With information gathered by the Task Force Final Report, Maryland Votes for Animals, together with Legislators in Maryland and other groups developed and introduced Senate Bill 820 (SB 820 / HB 767) to the General Assembly in Maryland.

This bill called for the development of a Spay and Neuter Grants Program that would result in affordable spay and neuter services throughout the state and ultimately reduce shelter intake and euthanasia rates. The bill also called for quarterly surveys of shelters run by county or municipal governments or non-profit facilities providing animal control services on behalf of local jurisdictions to track any changes in intake and euthanasia rates as the grants program is underway.

Senate Bill 820 passed on April 4th 2013 and was signed by Gov. Martin O’Malley on May 16th, 2013.

To see more specifics on the voting history of this bill, check out:

OPEN STATES - about MD SB820

General Assembly of Maryland - SB820 (CH0561)

To read the full Senate Bill follow the link:
Senate Bill 820.pdf

The Regulations

As part of Senate Bill 820, the Secretary of Agriculture appointed a Spay and Neuter Advisory Board, to help formulate the regulations and guidelines and to provide funding recommendations to the Secretary. One of the main tasks of the Spay and Neuter Advisory Board was to help MDA formulate the regulations for implementing Senate Bill 820.

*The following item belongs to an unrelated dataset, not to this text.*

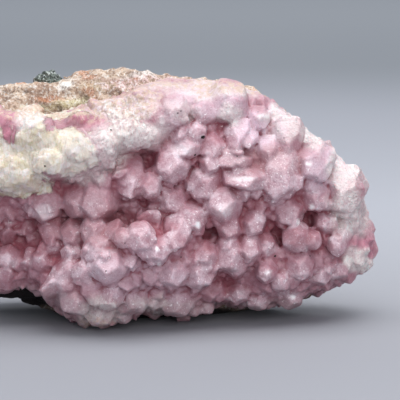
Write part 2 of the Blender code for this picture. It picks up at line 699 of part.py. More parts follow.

The Regulations (.01 — .10, under a new Chapter Code of Maryland [COMAR] 15.01.10 Spay/Neuter Grant Program) explain the requirements for the Spay/Neuter Grant program that is established to assist in the reduction of animal shelter overpopulation, and cat and dog euthanasia rates by financing grants to local governments and qualifying animal welfare organizations for programs, on a competitive basis, that will effectively facilitate and promote spay and neuter services for cats and dogs.

The Regulations were adopted June 23, 2014. 

Follow this link to see the Regulations 15.01.10.00 (Spay Neuter Grant Program) on COMAR:

COMAR

Program Funding

Funding for this program comes wholely from fees paid by the pet food industry. As mandated by SB820, a fee is levied on all pet food companies that sell their product(s) in the state. In the first year, companies paid $50.00/product. In 2014 the fee increases to $75.00/product and in 2015, the fee is capped at $100/product.